An example of a public acting private

The claim I make is that entities which are primarily public in nature can be transformed to act like a private enterprise. Here’s an example.

A few years after I gave birth to my son, advertisements started filtering through our postal mail claiming the accolades of a variety of schools. The Parochial schools had the upper hand on morals and strong values. The charter schools within the district offered Spanish Immersion or a science and engineering focus. The International School of Minnesota, a private school, offers a nurturing environment for a level of education geared to compete on a world stage.

I get that the Lutherans and the Catholics need to advertise to be sure people know where they are. And advertising specialty schools within a district follows the same getting-the-word-out need that is the business of ad campaigns. But it was somewhat off-putting when the public school district to the SW of us started a direct mail campaign designed to raise questions the adequacy of our own district with the objective of luring families like ours to open enroll across district lines.

In Minnesota, funding follows the child. So by recruiting kids along the neighboring district boundaries, the school district is vying for additional funding. They are acting in a private market manner, using advertising dollars to draw streams of money and the stronger family units to their enterprise.

In my mind this manifests the same economic form as the bidding on masks by state instead of as a country. The school districts are operating under a Minnesota mandate, yet by delineating the interest group to school districts, their actions outside of their district takes on a private nature.

So what’s the harm in it?

Using a private mechanism within a communal goal can gut out the ability of part of the group to be successful.
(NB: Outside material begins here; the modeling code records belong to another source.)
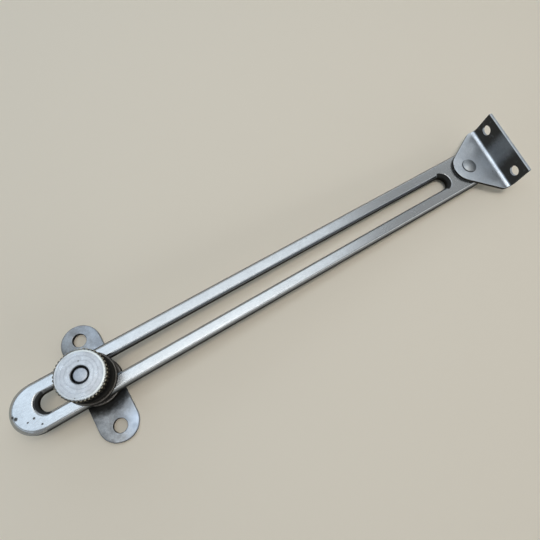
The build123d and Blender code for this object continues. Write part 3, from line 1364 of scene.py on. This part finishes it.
@dataclass
class AngleBracket:
    """The folded bracket on the arm's far end."""

    rivet: Point = (RIVET_X, ARM_LINE, ARM_TOP)
    turned_by: float = BRACKET_TURN
    sheet: float = SHEET_TOP - ARM_TOP
    tip_radius: float = 7.0
    flange_inside: float = FLANGE_INSIDE
    half_length: float = 14.8
    rise: float = 12.7
    bend: float = 2.5
    taper: float = 3.4
    side_round: float = 2.8
    corner_round: float = 0.5
    edge_round: float = 0.14
    rivet_hole: float = 2.05
    screw_hole: float = 2.1
    screw_place: float = 10.75
    screw_drop: float = 5.9
    steps: int = 40
    finish: WornMetal = BracketPlating(
        name="bracket plating",
        bright=(0.62, 0.67, 0.73),
        dull=(0.46, 0.51, 0.57),
        dark=(0.028, 0.024, 0.018),
        wall_darkening=1.0,
        gloss=0.42,
        dull_gloss=0.50,
    )

    def plan(self) -> tuple[Vector, Vector]:
        """Finds where the taper meets the round tip and the flange's end.

        Returns:
            The touching point on the tip and the corner by the flange, on the far side.
        """
        corner = Vector((self.flange_inside - self.taper, self.half_length))
        lean = math.atan2(corner.y, corner.x)
        lean += math.acos(self.tip_radius / corner.length)
        touch = Vector((math.cos(lean), math.sin(lean))) * self.tip_radius
        return touch, corner

    def build(self) -> bpy.types.Object:
        """Models the bracket flat, folds it, drills it and turns it into place.

        Returns:
            The bracket.
        """
        touch, corner = self.plan()
        bend_start = self.flange_inside - self.bend
        half_turn = math.degrees(math.atan2(touch.y, touch.x))
        blank = Blank("angle_bracket_seen", (touch.x, touch.y, 0))
        blank.arc((0, 0, 0), 2 * (180 - half_turn), self.steps)
        blank.line(
            (corner.x, -corner.y, 0),
            (bend_start, -corner.y, 0),
            (bend_start, corner.y, 0),
            (corner.x, corner.y, 0),
            (touch.x, touch.y, 0),
        )
        blank.join().everything().fill()
        blank.pick(
            Part.POINTS,
            lambda at, way: abs(at.x - corner.x) < TOUCH and abs(abs(at.y) - corner.y) < TOUCH,
        )
        side = corner - touch
        reach = self.side_round * math.tan(Vector((1, 0)).angle(side) / 2)
        blank.soften(reach, 8, points=True)
        blank.everything().extrude((0, 0, self.sheet))
        blank.pick(Part.FACES, lambda at, way: abs(at.x - bend_start) < TOUCH and abs(way.x) > 0.9)
        blank.fold((bend_start, 0, self.sheet + self.bend), (0, 1, 0), -90, 10)
        blank.pick(
            Part.FACES, lambda at, way: at.x > bend_start + self.bend and abs(way.z) > 0.99
        )
        blank.extrude((0, 0, self.rise - self.sheet - self.bend))
        blank.close()
        blank.pick(
            Part.EDGES,
            lambda at, way: abs(way.x) > 0.9
            and abs(at.z - self.rise) < TOUCH
            and abs(abs(at.y) - self.half_length) < TOUCH,
        )
        blank.soften(self.corner_round, 4)
        blank.cut(drill(self.rivet_hole, (0, 0, self.sheet / 2), 2 * self.sheet, (0, 0, 1), 40))
        for way in (-1, 1):
            middle = (
                self.flange_inside + self.sheet / 2,
                way * self.screw_place,
                self.rise - self.screw_drop,
            )
            blank.cut(drill(self.screw_hole, middle, 2 * self.sheet, (1, 0, 0), 40))
        blank.join()
        blank.ease(lambda at, way: True, 50, self.edge_round, 2)
        blank.everything().turn(self.turned_by, (0, 0, 0)).move(self.rivet)
        return settle(blank.finish(), "bracket", self.finish)


@dataclass
class PivotRivet:
    """The rivet that joins the bracket to the arm."""

    centre: Point = (RIVET_X, ARM_LINE, 0.0)
    tail_base: float = 7.5
    arm_base: float = ARM_BASE
    sheet_top: float = SHEET_TOP
    band: float = 0.45
    rise: float = 1.1
    shank: float = 2.0
    head: float = 2.95
    tail: float = 3.2
    tail_bevel: float = 0.4
    dome_steps: int = 8
    finish: WornMetal = WornMetal(
        name="rivet steel",
        bright=(0.356, 0.383, 0.409),
        dull=(0.251, 0.271, 0.29),
        gloss=0.40,
        dull_gloss=0.50,
    )

    def build(self) -> bpy.types.Object:
        """Turns the rivet and moves it to its place.

        Returns:
            The rivet.
        """
        dome = self.rise - self.band
        ball = (self.head**2 + dome**2) / (2 * dome)
        middle = self.sheet_top + self.rise - ball
        reach = math.asin(self.head / ball)
        corners = [
            (0, self.tail_base, 0),
            (self.tail - self.tail_bevel, self.tail_base, 0.2),
            (self.tail, self.tail_base + self.tail_bevel, 0.2),
            (self.tail, self.arm_base, 0),
            (self.shank, self.arm_base, 0),
            (self.shank, self.sheet_top, 0),
            (self.head, self.sheet_top, 0),
        ]
        for part in range(self.dome_steps, -1, -1):
            angle = reach * part / self.dome_steps
            corners.append((ball * math.sin(angle), middle + ball * math.cos(angle), 0))
        blank = turned("pivot_rivet_seen", corners, 64, False)
        blank.everything().move(self.centre)
        return settle(blank.finish(), "arm", self.finish)


# ---------------------------------------------------------------------------------------------
# Studio
# ---------------------------------------------------------------------------------------------


@dataclass(frozen=True)
class Softbox:
    """A large soft lamp that looks at the object."""

    name: str
    place: Point
    target: Point
    width: float
    depth: float
    radiance: float
    colour: Colour

    def light(self) -> None:
        """Hangs the lamp."""
        bpy.ops.object.light_add(type="AREA", location=Vector(self.place) * MM)
        lamp = bpy.context.active_object
        lamp.name = self.name
        lamp.data.shape = "RECTANGLE"
        lamp.data.size = self.width * MM
        lamp.data.size_y = self.depth * MM
        lamp.data.energy = self.radiance * math.pi * self.width * self.depth * MM**2
        lamp.data.color = self.colour
        way = Vector(self.target) - Vector(self.place)
        lamp.rotation_euler = way.to_track_quat("-Z", "Y").to_euler()


@dataclass
class Studio:
    """Camera, bench, lamps and the pale room round them."""

    eye: Point = (28.03, -34.17, 152.52)
    lens: float = 27.49
    look: Point = (2.7091, -0.7486, 0.2919)
    bench_edge: float = 6.7
    bench_slope: float = 0.0459
    bench_middle: float = 80.0
    bench_size: float = 1480.0
    bench_gap: float = 0.02
    sensor: float = 36.0
    nearest: float = 5.0
    farthest: float = 20000.0
    bench_colour: Colour = (0.90, 0.82, 0.69)
    room: Colour = (0.08, 0.08, 0.08)
    backdrop: Colour = (0.50, 0.50, 0.49)
    softboxes: tuple[Softbox, ...] = (
        Softbox("key", (85, -35, 620), (85, -35, 0), 380, 140, 5.8, (1.0, 0.95, 0.88)),
        Softbox("ceiling", (60, 170, 620), (60, 0, 0), 760, 240, 1.5, (0.88, 0.95, 1.0)),
        Softbox("window", (-280, 230, 600), (-20, 0, 0), 440, 360, 0.5, (0.33, 0.64, 1.0)),
        Softbox("doorway", (800, 50, 330), (40, 0, 0), 500, 300, 0.9, (1.0, 0.98, 0.90)),
        Softbox("near wall", (480, -750, 210), (480, 0, 40), 1400, 380, 1.45, (0.95, 0.98, 1.0)),
        Softbox("far wall", (300, 750, 210), (300, 0, 40), 1400, 380, 0.9, (0.75, 0.89, 1.0)),
        Softbox("upper wall", (450, 720, 640), (100, 0, 40), 1700, 480, 0.3, (0.85, 0.93, 1.0)),
        Softbox("hall", (-670, 0, 200), (0, 0, 40), 1200, 340, 0.65, (0.72, 0.88, 1.0)),
    )

    def camera(self) -> None:
        """Sets the camera where the eye was."""
        turn = Vector(self.look)
        axes = Matrix.Rotation(turn.length, 3, turn.normalized())
        facing = axes.transposed() @ Matrix.Diagonal((1, -1, -1))
        bpy.ops.object.camera_add()
        camera = bpy.context.active_object
        camera.name = "eye"
        camera.matrix_world = Matrix.Translation(Vector(self.eye) * MM) @ facing.to_4x4()
        camera.data.lens = self.lens
        camera.data.sensor_width = self.sensor
        camera.data.clip_start = self.nearest * MM
        camera.data.clip_end = self.farthest * MM
        bpy.context.scene.camera = camera

    def bench(self) -> None:
        """Lays the bench, tilted as the part rests on it."""
        height = (self.bench_middle - self.bench_edge) * self.bench_slope
        bpy.ops.mesh.primitive_plane_add(
            size=self.bench_size * MM,
            location=(self.bench_middle * MM, 0, (height - self.bench_gap) * MM),
            rotation=(0, -math.atan(self.bench_slope), 0),
        )
        bench = bpy.context.active_object
        bench.name = "bench"
        graph = Graph("bench")
        graph.surface(Base_Color=self.bench_colour, Roughness=0.75)
        bench.data.materials.append(graph.material)

    def surroundings(self) -> None:
        """Lights the room evenly and shows it pale behind the bench and in the metal."""
        world = bpy.data.worlds.new("room")
        bpy.context.scene.world = world
        world.use_nodes = True
        tree = world.node_tree
        tree.nodes.clear()
        rays = tree.nodes.new("ShaderNodeLightPath")
        mix = tree.nodes.new("ShaderNodeMixShader")
        for slot, colour in ((1, self.room), (2, self.backdrop)):
            shade = tree.nodes.new("ShaderNodeBackground")
            shade.inputs["Color"].default_value = (*colour, 1)
            tree.links.new(shade.outputs[0], mix.inputs[slot])
        output = tree.nodes.new("ShaderNodeOutputWorld")
        seen_by = rays.outputs["Is Camera Ray"]
        for kind in ("Is Glossy Ray", "Is Transmission Ray"):
            either = tree.nodes.new("ShaderNodeMath")
            either.operation = "MAXIMUM"
            tree.links.new(seen_by, either.inputs[0])
            tree.links.new(rays.outputs[kind], either.inputs[1])
            seen_by = either.outputs[0]
        tree.links.new(seen_by, mix.inputs[0])
        tree.links.new(mix.outputs[0], output.inputs["Surface"])

    def build(self) -> None:
        """Sets up the whole studio."""
        self.camera()
        self.bench()
        for softbox in self.softboxes:
            softbox.light()
        self.surroundings()
        bpy.context.scene.view_settings.view_transform = "Standard"


def main() -> None:
    """Builds the studio and every piece."""
    logging.basicConfig(level=logging.INFO, format="%(name)s: %(message)s")
    Studio().build()
    ScrewPlate().build()
    stack = StudStack()
    stack.build_stud()
    stack.build_collar()
    stack.build_washer()
    SlottedArm().build()
    ThumbNut().build()
    AngleBracket().build()
    PivotRivet().build()


if __name__ == "__main__":
    main()
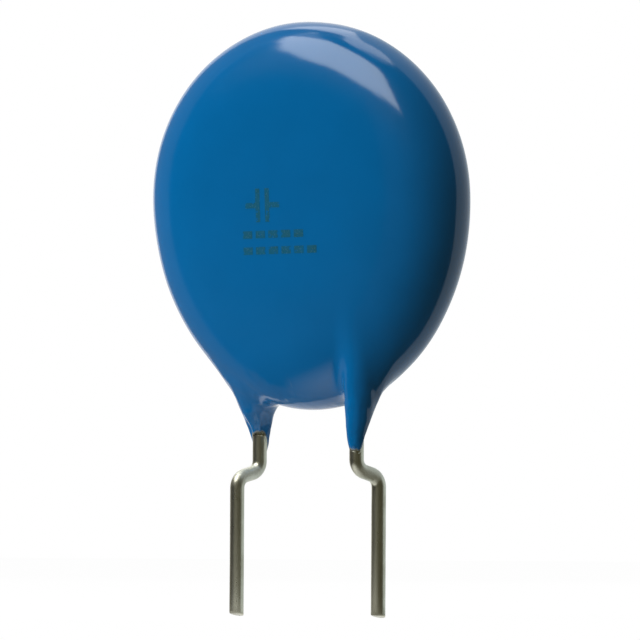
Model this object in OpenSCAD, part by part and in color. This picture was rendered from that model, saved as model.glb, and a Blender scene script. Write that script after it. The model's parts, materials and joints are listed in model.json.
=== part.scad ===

If all the strong families (both in an educational sense and in an extra-time-to-help with education resources sense) shift over to the adjacent district, then the balance of talent and resources and parent time required will be substantially weakened for the families left behind.

This process works against the state mandate to educate all kids. The districts can act as private as they like outside the state mandate with entities like textbook vendors or playground equipment manufacturers. But the communal structure of all those who fall under the mandate should make it clear that direct mail marketing with the deliberate intent to shift funding dollars across district lines is counter productive to the expressed agreement.